Comprehensive reform of basis-at-death rules would require reconsideration of capital gains taxation more broadly and lies beyond the scope of this paper. Our focus remains on the differential treatment of otherwise identical pooled investment vehicles under current law. However, the interaction between ETF deferral and stepped-up basis further underscores how structural differences can produce materially different lifetime outcomes for economically similar investors.
Conclusion
The rise of index funds has dramatically altered the investing landscape, but not all index funds face the same tax treatment. Although mutual funds and ETFs may hold identical portfolios, differences in their tax treatment can lead to materially different after-tax outcomes for investors. In particular, current rules can cause mutual fund investors to incur capital gains based on other investors’ actions, while ETF investors are generally able to defer capital gains until they choose to sell. These differences do not eliminate tax liabilities, but they do affect the timing of taxation in ways that influence long-run investment outcomes.

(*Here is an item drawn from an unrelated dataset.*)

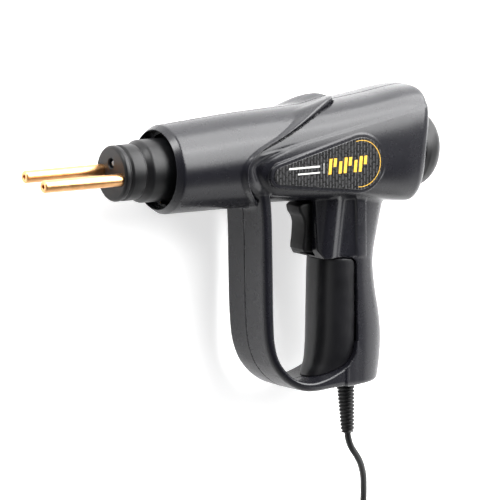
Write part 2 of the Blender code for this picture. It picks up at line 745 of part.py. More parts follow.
def trigger():
    """The trigger on its pin, with a lip at the top that shields the finger."""
    outline = [(100.6, -29.6), (100.9, -32.6), (104.4, -38.0), (104.8, -45.0), (103.8, -52.0),
               (103.6, -57.6), (105.4, -59.4), (111.0, -59.8), (116.0, -58.2),
               (TRIGGER_BACK, -54.0), (TRIGGER_BACK, -30.5), (116.6, -28.0), (112.0, -27.2),
               (103.0, -28.2)]
    hole = arc(PIVOT, PIVOT_RADIUS + GAP, 0, 330, 11)
    made = slab("trigger", [outline, hole], -TRIGGER_HALF, TRIGGER_HALF, DARK)
    rounding = made.modifiers.new("edges", "BEVEL")
    rounding.width = 0.9 * MM
    rounding.segments = 1
    rounding.limit_method = "ANGLE"
    rounding.angle_limit = math.radians(60)
    rod("trigger_pin", PIVOT_RADIUS, (*PIVOT, -13.0), (*PIVOT, 13.0), STEEL, sides=12)


def switch():
    """The switch behind the trigger, its plunger and the trigger's return spring."""
    body = box("switch_body", (SWITCH_FRONT, -57.0, -7.6), (146.0, -38.0, 7.6), DARK)
    boolean(body, rod("plunger_bore", 2.7, (SWITCH_FRONT - 2.0, PLUNGER_Y, 0),
                      (SWITCH_FRONT + 10.0, PLUNGER_Y, 0)))
    rod("switch_plunger", 2.4, (TRIGGER_BACK + 0.4, PLUNGER_Y, 0),
        (SWITCH_FRONT + 5.4, PLUNGER_Y, 0), NYLON)
    turns = 5
    steps = 10
    start = TRIGGER_BACK + 0.8
    length = SWITCH_FRONT - 0.8 - start
    points = []
    for i in range(turns * steps + 1):
        angle = 2 * math.pi * i / steps
        points.append((start + length * i / (turns * steps), -42.6 + 2.2 * math.cos(angle),
                       2.2 * math.sin(angle)))
    tube("trigger_spring", points, 0.35, STEEL, bevel_resolution=1)


# ---------------------------------------------------------------- grip insert, cap and labels

# Insert stations: y, front edge, half width
INSERT = (
    (-63.4, 117.8, 17.4),
    (-64.8, 116.0, 18.3),
    (-90.0, 115.2, 18.5),
    (-110.0, 114.8, 18.5),
    (-120.0, 114.2, 18.2),
    (-129.0, 112.8, 17.4),
    (-134.5, 110.4, 17.0),
    (-141.0, 108.0, 17.0),
)
INSERT_CENTRE = 132.0
INSERT_POINTS = 18


def grip_insert():
    """The half-round strip in front of the grip; its edges wrap the grip's front block."""
    inner = BLOCK_HALF + GAP
    rings = []
    for y, front, half in INSERT:
        ring = [(INSERT_BACK, y, half), (INSERT_BACK, y, inner), (GRIP_FRONT - GAP, y, inner),
                (GRIP_FRONT - GAP, y, -inner), (INSERT_BACK, y, -inner), (INSERT_BACK, y, -half)]
        for i in range(INSERT_POINTS + 1):
            angle = -math.pi / 2 + math.pi * i / INSERT_POINTS
            x = INSERT_CENTRE - (INSERT_CENTRE - front) * abs(math.cos(angle)) ** (2 / 2.2)
            ring.append((x, y, half * math.sin(angle)))
        rings.append(ring)
    made = loft("grip_insert", rings, SOFT)
    below = loop_bottom(GAP) + [(150.0, -116.0), (150.0, -150.0), (90.0, -150.0)]
    boolean(made, slab("below_insert", [below], -26.0, 26.0))


def rear_cap():
    """The domed cap behind the body, square to its rear wall and held by an inner flange."""
    profile = [(0.0, 20.0), (7.5, 19.4), (14.0, 17.6), (19.5, 15.0), (22.8, 12.4),
               (24.0, 9.6), (24.0, 1.2), (23.2, 0.4), (16.0, 0.4), (16.0, -4.1),
               (19.0, -4.1), (19.0, -7.0), (0.0, -7.0)]
    turn = (0.0, math.pi / 2, -math.atan(REAR_LEAN))
    turned("rear_cap", profile, (CAP_SEAT, 0, 0), turn, SHELL, steps=40)


def labels():
    """A thin teardrop label on each side panel."""
    for side, word in ((1, "left"), (-1, "right")):
        near, far = sorted((side * (PANEL_TOP + GAP), side * (PANEL_TOP + 0.7)))
        slab(f"label_{word}", [tapered_capsule()], near, far, LABEL)


# ---------------------------------------------------------------- mains side

def wiring():
    """Terminal block, leads inside the grip, and the cable's clamp."""
    box("terminal_block", (134.0, -88.0, -8.0), (152.0, -72.0, 8.0), NYLON)
    tube("inner_cable", smooth_through([(140.2, -135.1, 0), (140.6, -112.0, 0),
                                        (141.0, -88.3, 0)], 3), CORD_RADIUS, CORD)
    tube("wire_live", [(139.0, -71.7, 4.0), (138.6, -64.0, 4.2), (139.0, -57.3, 4.0)], 1.1, CORD)
    tube("wire_neutral", smooth_through([
        (148.0, -71.7, -5.0), (149.6, -62.0, -6.5), (149.8, -46.0, -9.0), (149.8, -28.0, -9.5),
        (149.6, -14.0, -9.0), (147.2, -8.0, -8.2), (143.9, -7.6, -8.0)], 3), 1.1, CORD)
    tube("wire_switched", smooth_through([
        (142.0, -37.4, 5.0), (145.0, -28.0, 7.0), (149.8, -10.0, 8.0), (149.8, 2.0, 8.0),
        (147.2, 9.4, 8.0), (143.9, 10.0, 8.0)], 3), 1.1, CORD)

    plate = box("cable_clamp", (CLAMP_SCREW_X[0] - 3.2, CLAMP_Y - 3.6, -5.4),
                (CLAMP_SCREW_X[1] + 3.2, CLAMP_Y + 3.6, -2.4), NYLON)
    for index, x in enumerate(CLAMP_SCREW_X):
        boolean(plate, rod(f"plate_hole_{index}", 1.5, (x, CLAMP_Y, -7.0), (x, CLAMP_Y, -1.0),
                           sides=12))
        profile = [(0.0, 6.5), (1.2, 6.5), (1.2, -5.7), (2.4, -5.7), (2.4, -7.2), (0.0, -7.2)]
        turned(f"cable_clamp_screw_{index + 1}", profile, (x, CLAMP_Y, 0), (0, 0, 0), STEEL,
               steps=12)


def strain_relief():
    """The tapered boot: an inner flange, a neck through the wall and a tapering tail."""
    end = RELIEF_LENGTH
    profile = [(0.0, end), (4.1, end), (4.35, end - 0.6), (5.65, 9.0), (5.65, 8.4), (5.8, 8.2),
               (5.8, 3.8), (8.0, 3.8), (8.0, 0.0), (0.0, 0.0)]
    turned("strain_relief", profile, (*RELIEF_TOP, 0), (math.pi / 2, 0.0, RELIEF_LEAN), DARK,
           steps=20)


# The cord's route from the boot to the coil, then from the coil to the plug
LEAD_ROUTE = (
    (142.4, -176.9, 0.0), (142.8, -179.9, -0.1), (143.8, -183.0, -0.3), (145.3, -186.0, -0.7),
    (147.3, -188.7, -1.3), (151.5, -193.4, -2.9), (156.2, -199.2, -5.8), (161.4, -207.4, -10.8),
    (166.4, -218.2, -17.8), (170.6, -231.2, -24.4), (173.4, -245.2, -28.1), (174.4, -259.1, -28.9),
)
TAIL_ROUTE = (
    (128.0, -305.7, -17.0), (123.0, -306.1, -18.8), (117.5, -306.4, -21.0), (112.0, -306.5, -23.0),
    (108.0, -306.5, -23.9), (105.3, -306.5, -24.1),
)


def above_floor(points):
    """The cord's points, none lower than where the cord rests on the floor."""
    return [(x, y, max(z, FLOOR + CORD_RADIUS)) for x, y, z in points]


def cord():
    """The free cord: lead, coil with its tie, and tail."""
    tube("cord_lead", above_floor(smooth_through(LEAD_ROUTE, 3)), CORD_RADIUS, CORD)
    tube("cord_tail", above_floor(smooth_through(TAIL_ROUTE, 2)), CORD_RADIUS, CORD)
    top = FLOOR + COIL_HIGH
    profile = [(COIL_OUTER - 2.0, top), (COIL_OUTER, top - 2.0), (COIL_OUTER, FLOOR + 1.0),
               (COIL_OUTER - 1.0, FLOOR), (COIL_INNER + 1.0, FLOOR), (COIL_INNER, FLOOR + 1.0),
               (COIL_INNER, top - 2.0), (COIL_INNER + 2.0, top)]
    turned("cord_coil", profile, (*COIL_CENTRE, 0), (0, 0, 0), CORD, steps=40, ring=True)

    x, y = COIL_CENTRE
    thick = 1.2
    outer = COIL_OUTER + GAP
    inner = COIL_INNER - 0.6
    over = top + GAP
    outline = [(-outer - thick, FLOOR + GAP), (-outer, FLOOR + GAP), (-outer, over),
               (-inner, over), (-inner, FLOOR + GAP), (-inner + thick, FLOOR + GAP),
               (-inner + thick, over + thick), (-outer - thick, over + thick)]
    tie = slab("cord_tie", [[(x + dx, z) for dx, z in outline]], -3.0, 3.0, DARK)
    on_xz(tie, y)


def plug():
    """A flat two-pin plug lying beside the coil."""
    middle = FLOOR + PLUG_HALF_HEIGHT
    rings = []
    for x, half_y, half_z in ((PLUG_X[1], 3.6, 3.6), (PLUG_X[1] - 9.0, 5.0, 4.6),
                              (PLUG_X[1] - 14.0, 10.0, 6.2), (PLUG_X[1] - 19.0, 15.5, 6.9),
                              (PLUG_X[0] + 1.0, PLUG_HALF_WIDTH, PLUG_HALF_HEIGHT),
                              (PLUG_X[0], PLUG_HALF_WIDTH - 1.0, PLUG_HALF_HEIGHT - 1.0)):
        station = (half_y, -half_y, half_z, 3.2)
        ring = []
        for i in range(24):
            _, y, z = section_point(x, 2 * math.pi * i / 24, station)
            ring.append((x, PLUG_Y + y, middle + z))
        rings.append(ring)
    loft("plug_body", rings, DARK)
    for side, word in ((1, "upper"), (-1, "lower")):
        y = PLUG_Y + side * PIN_SPACING / 2
        rod(f"plug_pin_{word}", 2.0, (PLUG_X[0] - 19.0, y, middle), (PLUG_X[0] - GAP, y, middle))


def main():
    """Build every piece."""
    steps = housing_cutters()
    housing_half("housing_left", steps, 1)
    housing_half("housing_right", steps, -1)
    for index, (x, y, _) in enumerate(SCREWS):
        housing_screw(index + 1, x, y)
    nose()
    electrodes()
    lamp()
    transformer()
    trigger()
    switch()
    grip_insert()
    rear_cap()
    labels()
    wiring()
    strain_relief()
    cord()
    plug()


main()
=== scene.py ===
"""Looks of the hot stapler: its fine meshes, materials, light and camera.

Shapes are written in the tool's own millimetres: x runs back from the muzzle, y runs up from the
grip to the barrel and z runs out of the tool's left side, which is also up from the floor.
"""
import math

import bmesh
import bpy
import numpy as np
from mathutils import Matrix, Vector


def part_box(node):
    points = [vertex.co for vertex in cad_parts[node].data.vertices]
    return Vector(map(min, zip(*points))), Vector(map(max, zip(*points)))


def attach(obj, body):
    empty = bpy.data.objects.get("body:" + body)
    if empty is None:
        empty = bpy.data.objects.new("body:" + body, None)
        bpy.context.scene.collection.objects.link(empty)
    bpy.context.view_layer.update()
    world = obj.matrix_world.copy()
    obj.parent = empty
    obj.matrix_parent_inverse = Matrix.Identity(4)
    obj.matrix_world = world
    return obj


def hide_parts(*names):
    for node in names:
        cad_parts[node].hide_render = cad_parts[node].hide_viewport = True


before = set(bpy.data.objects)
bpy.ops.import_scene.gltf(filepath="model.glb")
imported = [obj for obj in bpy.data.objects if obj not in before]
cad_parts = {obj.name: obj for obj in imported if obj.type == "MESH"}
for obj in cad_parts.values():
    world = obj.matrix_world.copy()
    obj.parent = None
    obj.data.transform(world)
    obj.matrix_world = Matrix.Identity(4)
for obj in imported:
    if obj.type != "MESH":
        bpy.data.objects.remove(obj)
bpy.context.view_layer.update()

MM = 0.001
SIDES = ((1, "left"), (-1, "right"))      # which way z runs on each side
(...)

The analysis in this paper highlights that these disparities raise broader concerns under widely accepted principles of good tax policy. The current system can impose different tax burdens on otherwise similar investors, create efficiency losses through forced realizations and negative externalities, and it relies on increasingly complex mechanisms to mitigate these effects. Recent efforts to equalize tax treatment through different policy approaches vary in how they address these underlying issues and in the tradeoffs they entail for investors, markets, and administration.
As index funds continue to play a central role in household saving and market capitalization, the taxation of pooled investment vehicles will remain an important policy consideration. Understanding how existing rules shape investor behavior, market structure, and the timing of tax revenue is essential for evaluating potential reforms and for assessing whether tax systems treat economically similar investments in a consistent and efficient manner.